É bom recordar que os desafios que nos esperam devem obrigar-nos a, quanto antes, nos integrarmos no grupo de países que mais rapidamente “compreendam” o que fazer para adaptar a nossa sociedade e o nosso modelo de governação às exigências impostas pelas novas condições do planeta. A crise será longa e, para a ultrapassar, vai ser preciso ambição, boa liderança, investimento estruturante e uma forte concentração do país nas questões essenciais ao progresso e à melhoria das condições económicas e sociais dos mais desfavorecidos.
Portugal tem de ter cada vez mais políticas sustentáveis numa Europa que se quer cada vez mais democrática e globalmente competitiva.
5. A derrota na Assembleia da República do Orçamento para 2022 vai conduzir a eleições antecipadas, num quadro de elevada incerteza quanto à formação de uma maioria estável que assegure as condições necessárias para ultrapassar a crise económica em que o país se encontra.
Tendo em consideração a informação à data disponível, pode prever-se que serão duas as alternativas que das eleições resultarão um partido com vocação de governo – PS ou PSD – assegura uma maioria eleitoral absoluta ou, em alternativa, é possível negociar uma maioria parlamentar de um destes partidos com partidos à sua esquerda ou à sua direita. Sendo pouco provável a formação de um governo de bloco central – PS e PSD – como afirmado pelo líder do PS e tendo em conta a recente experiência de coligação à esquerda, bem como a fragilidade em que os dois partidos da coligação (PCP e BE) ficaram, ou que se encontram (CDS), torna-se difícil o aparecimento de uma coligação sólida para o médio e longo prazo, quer à esquerda, quer à direita.

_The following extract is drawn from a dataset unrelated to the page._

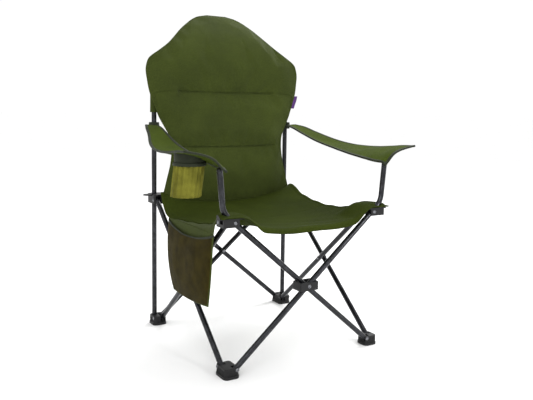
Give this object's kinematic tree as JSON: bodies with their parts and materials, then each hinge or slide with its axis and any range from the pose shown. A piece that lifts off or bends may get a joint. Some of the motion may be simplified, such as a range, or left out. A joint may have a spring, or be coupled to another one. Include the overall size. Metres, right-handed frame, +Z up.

Neste quadro, e tendo em conta o grau de maturidade da nossa democracia, como economista preocupado com as condições de longevidade e sustentabilidade da nossa governação, considero que o aparecimento de um partido de vocação governamental – PS ou PSD – com maioria absoluta seria a situação que melhor conduziria a uma política de equilíbrio a médio e longo prazo entre o desenvolvimento económico e as importantes exigências na área social. E sendo certo que só lá para meados de 2022 teremos um novo orçamento aprovado, será recomendável que o atual Governo se mantenha em funções, com os poderes que a lei lhe confere, evitando atrasos ou desvios na implementação do PRR, peça chave para que na próxima meia dúzia de anos se reestruture e dê sustentabilidade real à nossa economia.